Het eerste deel is geheel gewijd aan Belgisch nationale trots en alles wat daarmee samenhangt: het frietkot en zijn uitbaters, de frietzak, de frieteter, het verketje, de mayonaise etc. De afdeling bestaat uit sonnetten, twee langere gedichten en een ollekebolleke. Ilegems' invalshoeken zijn geestig en origineel. Hij formuleert uiterst zorgvuldig met als resultaat een souplesse in zijn taal die herinnert aan grootmeesters als Drs. P en Driek van Wissen. Een van de hoogtepunten in deze afdeling is Ooms frituur, een nostalgische terugblik in terza rima die het beeld oproept van een ouderwetse frietkraam en zijn uitbaters. Ook Frituur Marleen en Sonnet verdienen extra vermelding, al staat er in dat laatste sonnet een opvallende tikfout die door de correctoren over het hoofd is gezien.
Het middendeel van de bundel bestaat uit ollekebollekes, geschreven tussen 1981 en 1990, vaak n.a.v. een prentbriefkaart. Deze gedichten bevestigen het vakmanschap van de dichter, al zit de achterhaalde actualiteit een aantal ollekebollekes in de weg.

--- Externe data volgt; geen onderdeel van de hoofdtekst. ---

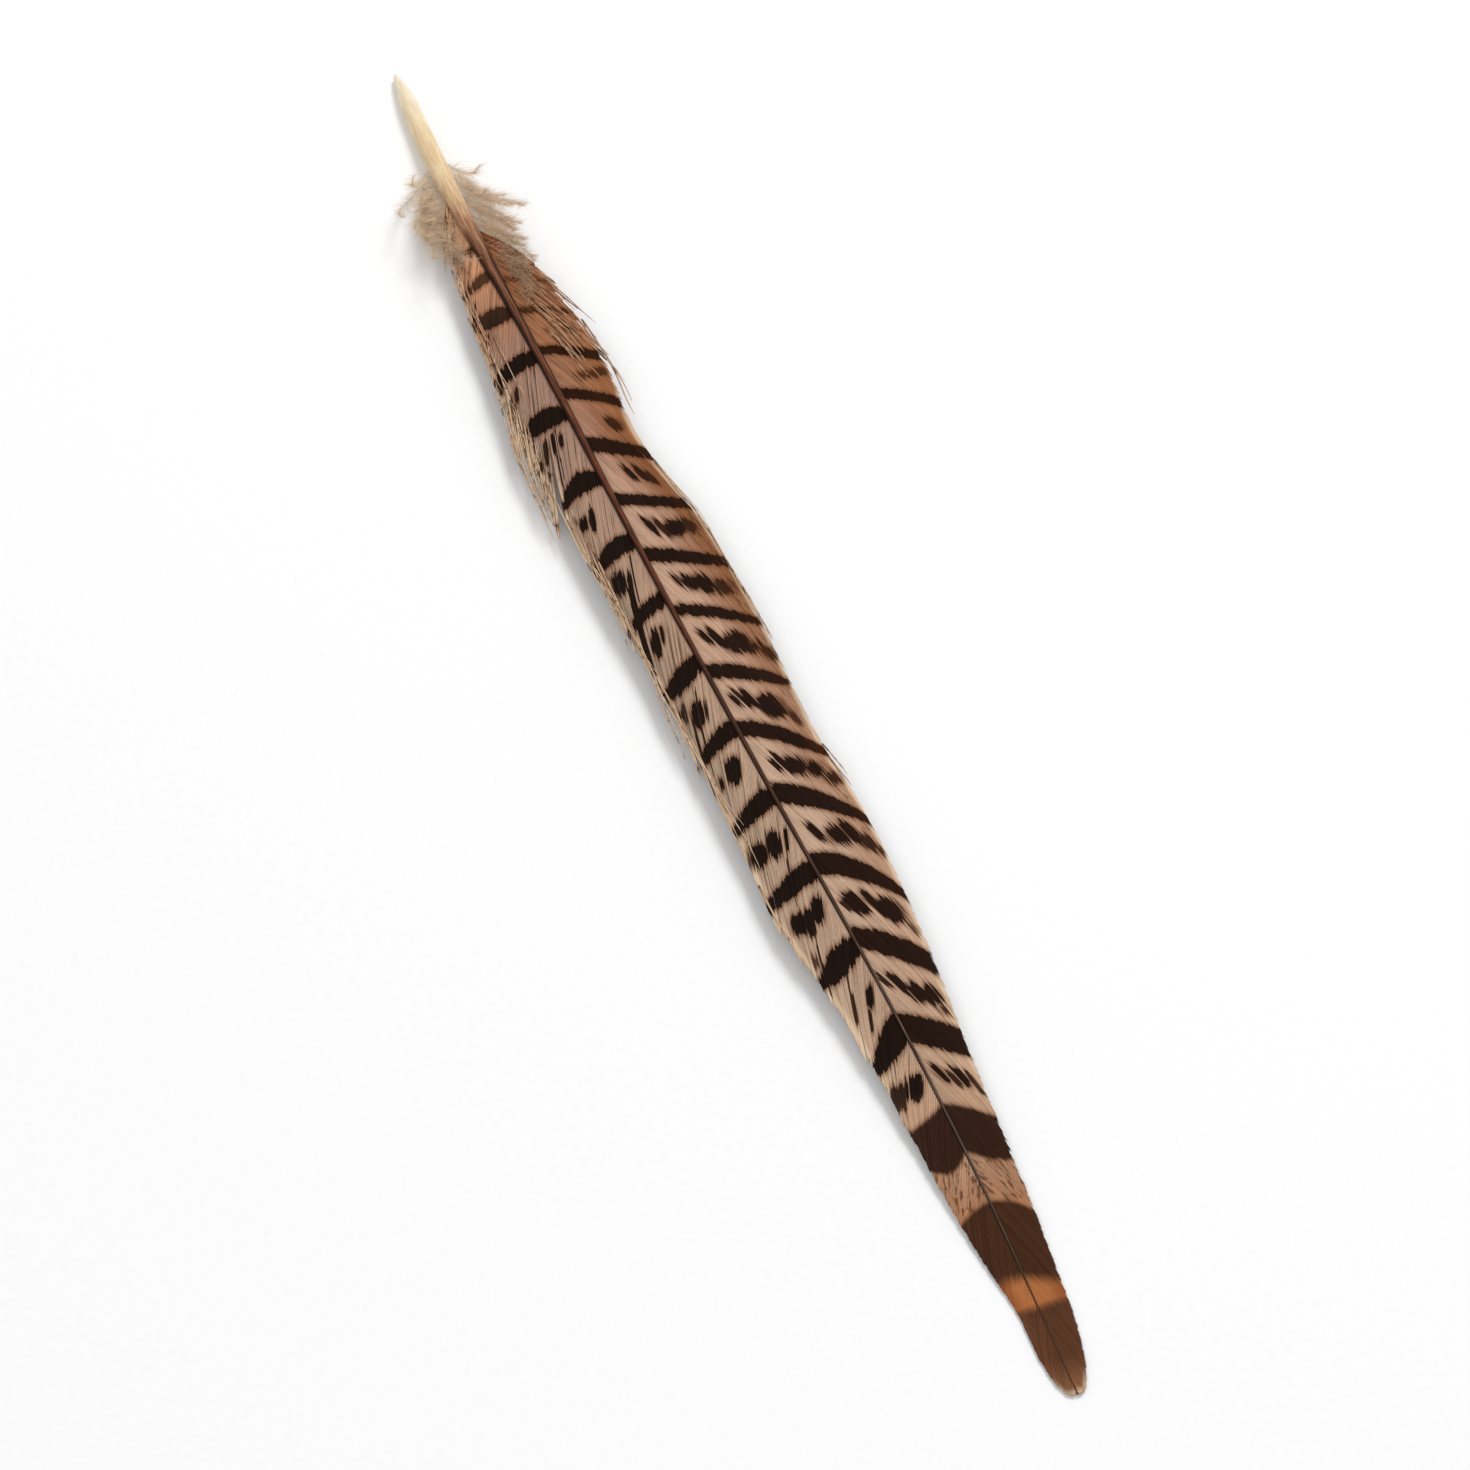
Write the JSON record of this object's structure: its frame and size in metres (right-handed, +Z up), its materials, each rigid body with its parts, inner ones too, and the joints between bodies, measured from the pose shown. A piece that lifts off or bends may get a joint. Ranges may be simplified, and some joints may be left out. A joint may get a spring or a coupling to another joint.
{
  "type": "pheasant tail feather",
  "caption": "Long barred tail feather with a bare pointed quill, a wide and a narrow vane, and loose down at their foot, lying on its hollow side.",
  "frame": {"origin": "centre of the feather's footprint, on the surface it lies on", "axes": "+X along the shaft from the quill to the tip, +Y across towards the wide vane, +Z up, out of the feather's upper side"},
  "size_m": [0.2574, 0.022, 0.0079],
  "materials": {
    "vane": "matt, cream barred with dark brown",
    "shaft": "satin, ivory at the quill and brown beyond it",
    "down": "matt, soft grey-beige"
  },
  "bodies": {
    "root": {"feather": "vane"}
  },
  "joints": []
}
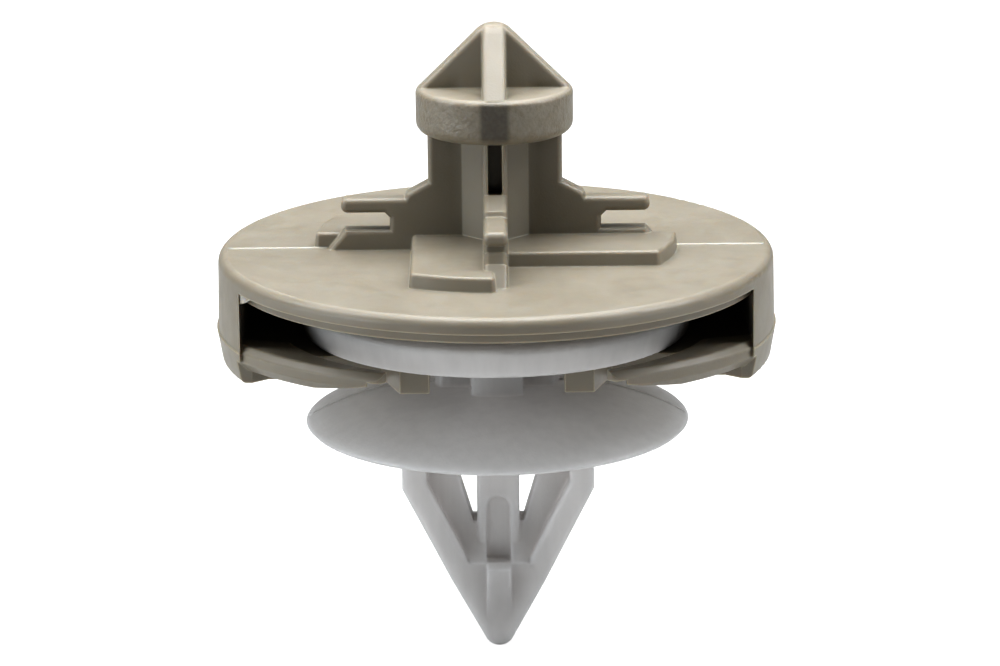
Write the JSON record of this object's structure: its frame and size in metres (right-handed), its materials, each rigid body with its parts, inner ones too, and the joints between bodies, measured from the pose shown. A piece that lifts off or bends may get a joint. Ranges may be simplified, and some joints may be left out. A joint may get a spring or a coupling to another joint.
{
  "type": "door panel clip",
  "caption": "Car door panel clip: tan nylon retainer with a locking post, holding a white nylon push clip with a seal.",
  "frame": {"origin": "on the clip's axis, in the plane of the seal's rim, where the door's sheet metal lies", "axes": "+Z along the axis towards the trim panel and the locking post, -Y towards the open front of the retainer's pocket, +X to the right seen from that front"},
  "size_m": [0.0272, 0.0272, 0.0314],
  "materials": {
    "tan_nylon": "satin moulded",
    "white_nylon": "satin moulded, slightly translucent"
  },
  "bodies": {
    "retainer": {"retainer": "tan_nylon"},
    "push_clip": {"push_clip": "white_nylon"}
  },
  "joints": [
    {"name": "clip_swivel", "type": "hinge", "parent": "retainer", "child": "push_clip", "pos_m": [0, 0, 0], "axis": [0, 0, 1], "continuous": true}
  ]
}
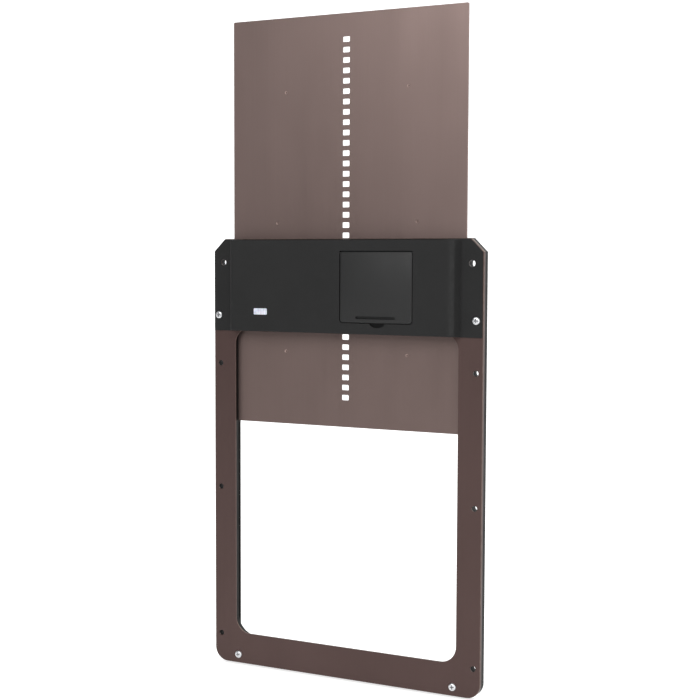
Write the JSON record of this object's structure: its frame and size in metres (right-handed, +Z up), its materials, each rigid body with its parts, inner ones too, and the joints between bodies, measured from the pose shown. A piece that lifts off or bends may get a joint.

Misschien heeft de schrijver deze afdeling daarom een wat badinerende titel met verkleinwoorden gegeven.
Fritto Misto is de laatste afdeling.
Die term verwijst o.a. naar de Italiaanse benaming voor ingrediënten die in een jasje van pannenkoekdeeg worden gefrituurd.
Vaak is hier een bestaand gedicht, een dichtbundel een lied, een beroemdheid of een tentoonstelling het uitgangspunt (ingrediënt) dat in handen van meesterfrituurbakker Paul een smakelijk nieuw gerecht oplevert.
De afdeling opent met Gedicht, een snedig, maar vilein antwoord op de vraag van de dichter Jacques Bloem: 'Is dit genoeg: een stuk of wat gedichten/ Voor de rechtvaardiging van een bestaan?' Heerlijk!
Even smakelijk is het sonnet De Vlaamse dichter, met de dodelijke openingszin: 'De Vlaamse dichter is een eend op krukken'. En dan moet de Vlaamse dichteres verderop in het gedicht haar beoordelingsrapport nog krijgen.
Ook van de Havannasigaren van Verellen blijft na twee sonnetten van Ilegems niet veel meer over.
In Bordjes op de strooiweide staan drie ollekebollekes en enkele kortere gedichten.
Het tweede olleke heeft als rijmpaar getest-asbest. Een slip of the pen? Je zou het niet verwachten bij Ilegems.
Toch heb ik niet kunnen achterhalen of de klemtoon in asbest bij onze zuiderburen op -best- valt.
In het derde ollekebolleke duikt het woord van zes lettergrepen, mummificeerbare, pas op in de zevende regel! Met deze bewuste overtreding van de regels verstoort Ilegems de cadans om de lezers extra te confronteren met de boodschap van het vers.
Deze derde afdeling biedt teveel moois om op te noemen. Maar Jacob Knödel in Fabrik '88 mag niet onvermeld blijven omdat deze subafdeling uit 8 knödels bestaat, een versvorm die in 1988 door Ilegems is gelanceerd, en ook omdat de dichter hier zijn mening over moderne kunst ongecensureerd laat horen. Dat is smullen.
Tot slot moet ik wijzen op het ontroerend mooie Mannequin, met de weemoedige slotregels: Wat zij zo fraai belichaamt heet verlangen/Het blijft veel mooier als je afstand houdt.
Afstand houden van Eeuwig zingen de frieten is zeker niet aan te raden. Wie dat doet, doet zichzelf te kort.
Met brille dient maître Paul Ilegems de lezer een kostelijk menu op. Het zou zonde zijn dat te versmaden. Aanschaffen dus die bundel.